NEW YORK – Arthur Hayes and Benjamin Delo, founders and executives of purportedly “off-shore” cryptocurrency derivatives exchange the Bitcoin Mercantile Exchange or “BitMEX,” pled guilty today to violating the Bank Secrecy Act (the “BSA”) by willfully failing to establish, implement, and maintain an anti-money laundering (“AML”) program at BitMEX. Under the terms of their respective plea agreements, Hayes and Delo each agreed to separately pay a $10 million criminal fine representing pecuniary gain derived from the offense. Hayes and Delo pled guilty today before U.S. District Judge John G. Koeltl.
U.S. Attorney Damian Williams said: “As cryptocurrencies and technologies designed to facilitate their trade proliferate, companies engaged in the virtual currency economy have become critical gatekeepers in efforts to ensure that U.S. markets are fair, efficient, and secure. The opportunities and advantages of operating in the United States are legion, but they carry with them the obligation for those businesses to do their part to help in driving out crime and corruption. Arthur Hayes and Benjamin Delo built a company designed to flout those obligations; they willfully failed to implement and maintain even basic anti-money laundering policies. They allowed BitMEX to operate as a platform in the shadows of the financial markets. Today’s guilty pleas reflect this Office’s continued commitment to the investigation and prosecution of money laundering in the cryptocurrency sector.”

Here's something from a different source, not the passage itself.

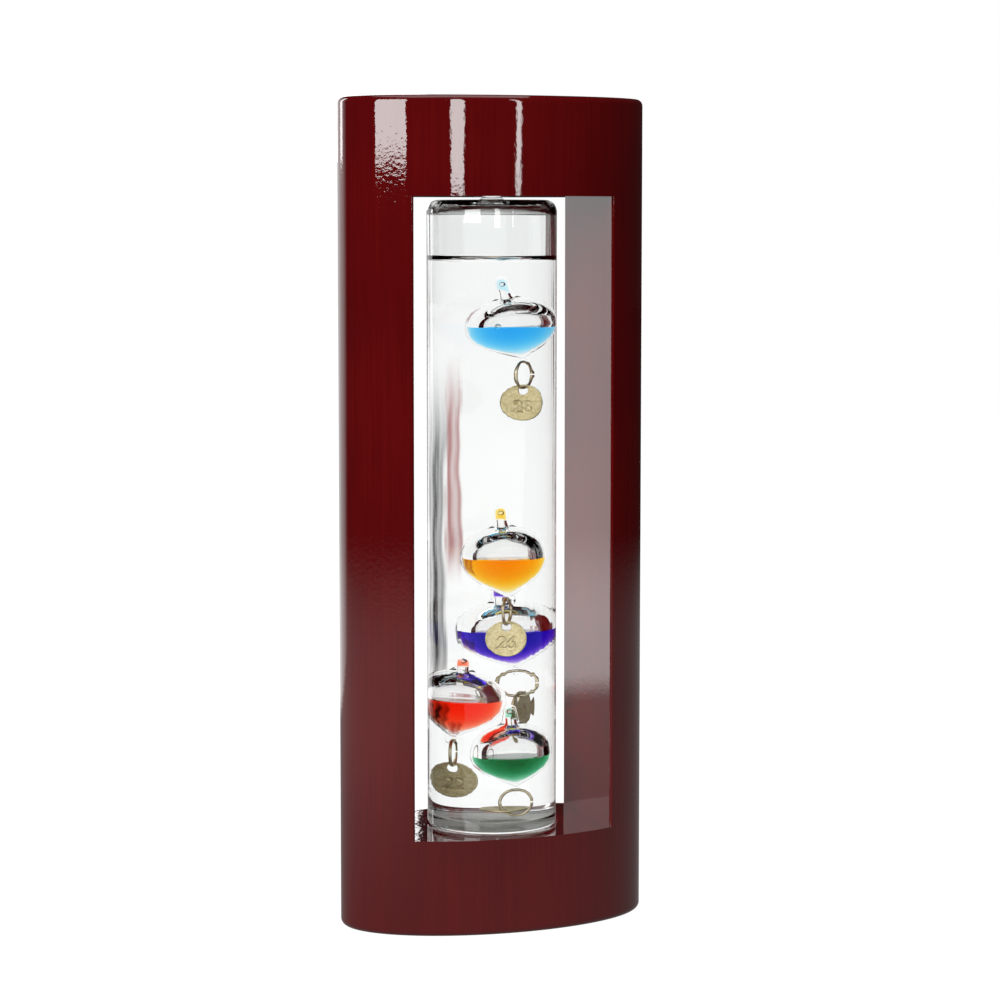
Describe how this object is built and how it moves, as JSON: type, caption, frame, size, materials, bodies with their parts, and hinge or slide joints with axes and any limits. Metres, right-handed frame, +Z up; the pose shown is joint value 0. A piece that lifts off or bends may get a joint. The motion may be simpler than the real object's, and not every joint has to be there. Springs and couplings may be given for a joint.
{
  "type": "galileo thermometer",
  "caption": "Sealed glass tube of clear liquid with coloured glass floats and metal weight tags, standing in a glossy wooden frame of oval plan.",
  "frame": {"origin": "centre of the bounding box at the level of the table", "axes": "+Z up along the tube, +X along the long axis of the oval frame, -Y the front"},
  "size_m": [0.088, 0.049, 0.23],
  "materials": {
    "lacquered_wood": "gloss lacquer over cherry-red stain",
    "dowel_wood": "bare beech",
    "felt": "pressed felt",
    "clear_pad": "clear silicone rubber",
    "tube_glass": "clear drawn glass, fire polished",
    "clear_liquid": "clear hydrocarbon liquid",
    "float_glass": "clear blown glass",
    "light_blue_dye": "light blue liquid",
    "yellow_dye": "amber liquid",
    "dark_blue_dye": "indigo liquid",
    "red_dye": "red liquid",
    "green_dye": "green liquid",
    "ring_wire": "bright plated wire",
    "tag_metal": "stamped pale gold sheet"
  },
  "bodies": {
    "frame": {"base_block": "lacquered_wood", "top_block": "lacquered_wood", "left_stile": "lacquered_wood", "right_stile": "lacquered_wood", "frame_dowels": "dowel_wood", "base_felt_pad": "felt", "tube_seat_pad": "clear_pad", "tip_grommet": "clear_pad", "glass_tube": "tube_glass", "clear_liquid": "clear_liquid"},
    "light_blue_float": {"light_blue_bulb": "float_glass", "light_blue_dye": "light_blue_dye"},
    "light_blue_hook_ring": {"light_blue_ring": "ring_wire"},
    "light_blue_weight_tag": {"light_blue_tag": "tag_metal"},
    "yellow_float": {"yellow_bulb": "float_glass", "yellow_dye": "yellow_dye"},
    "yellow_hook_ring": {"yellow_ring": "ring_wire"},
    "yellow_weight_tag": {"yellow_tag": "tag_metal"},
    "dark_blue_float": {"dark_blue_bulb": "float_glass", "dark_blue_dye": "dark_blue_dye"},
    "dark_blue_hook_ring": {"dark_blue_ring": "ring_wire"},
    "dark_blue_weight_tag": {"dark_blue_tag": "tag_metal"},
    "red_float": {"red_bulb": "float_glass", "red_dye": "red_dye"},
    "red_hook_ring": {"red_ring": "ring_wire"},
    "red_weight_tag": {"red_tag": "tag_metal"},
    "green_float": {"green_bulb": "float_glass", "green_dye": "green_dye"},
    "green_hook_ring": {"green_ring": "ring_wire"},
    "green_weight_tag": {"green_tag": "tag_metal"}
  },
  "joints": [
    {"name": "light_blue_float_rise", "type": "slide", "parent": "frame", "child": "light_blue_float", "axis": [0, 0, 1], "range_m": [-0.011, 0.003], "deforming": ["clear_liquid"]},
    {"name": "light_blue_ring_swing", "type": "hinge", "parent": "light_blue_float", "child": "light_blue_hook_ring", "pos_m": [0.00565, -0.00288, 0.15639], "axis": [-0.788, 0.6157, 0], "range_deg": [-30, 30], "deforming": ["clear_liquid"]},
    {"name": "light_blue_tag_swing", "type": "hinge", "parent": "light_blue_hook_ring", "child": "light_blue_weight_tag", "pos_m": [0.00565, -0.00288, 0.15007], "axis": [0.6157, 0.788, 0], "range_deg": [-30, 30], "deforming": ["clear_liquid"]},
    {"name": "yellow_float_rise", "type": "slide", "parent": "frame", "child": "yellow_float", "axis": [0, 0, 1], "range_m": [0, 0.011], "deforming": ["clear_liquid"]},
    {"name": "yellow_ring_swing", "type": "hinge", "parent": "yellow_float", "child": "yellow_hook_ring", "pos_m": [0.00165, -0.00655, 0.09015], "axis": [-0.866, 0.5, 0], "range_deg": [-3, 5], "deforming": ["clear_liquid"]},
    {"name": "yellow_tag_swing", "type": "hinge", "parent": "yellow_hook_ring", "child": "yellow_weight_tag", "pos_m": [0.00068, -0.00823, 0.08466], "axis": [0.5, 0.866, 0], "range_deg": [-20, 20], "deforming": ["clear_liquid"]},
    {"name": "dark_blue_float_rise", "type": "slide", "parent": "frame", "child": "dark_blue_float", "axis": [0, 0, 1], "range_m": [0, 0.00825], "deforming": ["clear_liquid"]},
    {"name": "dark_blue_ring_swing", "type": "hinge", "parent": "dark_blue_float", "child": "dark_blue_hook_ring", "pos_m": [0.00577, 0.00366, 0.06935], "axis": [0.5, 0.866, 0], "range_deg": [-10, 2], "deforming": ["clear_liquid"]},
    {"name": "dark_blue_tag_swing", "type": "hinge", "parent": "dark_blue_hook_ring", "child": "dark_blue_weight_tag", "pos_m": [0.00597, 0.00354, 0.06304], "axis": [0.866, -0.5, 0], "range_deg": [-5, 20], "deforming": ["clear_liquid"]},
    {"name": "red_float_rise", "type": "slide", "parent": "frame", "child": "red_float", "axis": [0, 0, 1], "range_m": [0, 0.00495], "deforming": ["clear_liquid"]},
    {"name": "red_ring_swing", "type": "hinge", "parent": "red_float", "child": "red_hook_ring", "pos_m": [-0.00665, 0.00366, 0.04996], "axis": [-0.7431, 0.6691, 0], "range_deg": [-20, 20], "deforming": ["clear_liquid"]},
    {"name": "red_tag_swing", "type": "hinge", "parent": "red_hook_ring", "child": "red_weight_tag", "pos_m": [-0.00665, 0.00366, 0.04365], "axis": [0.6691, 0.7431, 0], "range_deg": [-15, 15], "deforming": ["clear_liquid"]},
    {"name": "green_float_rise", "type": "slide", "parent": "frame", "child": "green_float", "axis": [0, 0, 1], "range_m": [0, 0.00275], "deforming": ["clear_liquid"]},
    {"name": "green_ring_swing", "type": "hinge", "parent": "green_float", "child": "green_hook_ring", "pos_m": [0.00355, -0.00585, 0.03673], "axis": [0.342, 0.9397, 0], "range_deg": [-5, 5], "deforming": ["clear_liquid"]},
    {"name": "green_tag_swing", "type": "hinge", "parent": "green_hook_ring", "child": "green_weight_tag", "pos_m": [0.00094, -0.0049, 0.0317], "axis": [0.9397, -0.342, 0], "range_deg": [-4, 25], "deforming": ["clear_liquid"]}
  ],
  "couplings": [
    {"joint": "dark_blue_float_rise", "follows": "yellow_float_rise", "ratio": 0.75},
    {"joint": "red_float_rise", "follows": "yellow_float_rise", "ratio": 0.45},
    {"joint": "green_float_rise", "follows": "yellow_float_rise", "ratio": 0.25}
  ]
}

According to the Indictment, public court filings, and statements made in court:
Hayes, together with Delo and indicted co-defendant Sam Reed, was one of the three co-founders and the long-time CEO of BitMEX. Delo was both a co-founder and, during the period from September 2015 up to and including September 2020, held various executive roles at BitMEX, including Chief Operating Officer. BitMEX is an online cryptocurrency derivatives exchange that, during the relevant time period, had U.S.-based operations and served thousands of U.S. customers, notwithstanding false representations to the contrary by the company. From at least September 2015, and continuing at least through the time of the Indictment in September 2020, Hayes and Delo willfully caused BitMEX to fail to establish and maintain an AML program, including a program for verifying the identify of BitMEX’s customers (or a “know your customer” or “KYC” program). As a result of its willful failure to implement AML and KYC programs, BitMEX was in effect a money laundering platform. For example, in May 2018, Hayes was notified of allegations that BitMEX was being used to launder the proceeds of a cryptocurrency hack. Neither Hayes, Delo, nor their company filed a suspicious activity report thereafter (indeed, BitMEX filed no suspicious activity reports at all between 2014 and September 2020), nor did they implement an AML or KYC program in response. Unsurprisingly, BitMEX was also a vehicle for sanctions violations: Hayes and Delo both communicated directly with BitMEX customers who self-identified as being based in Iran, an OFAC-sanctioned jurisdiction, but did nothing to implement an AML or KYC program after doing so.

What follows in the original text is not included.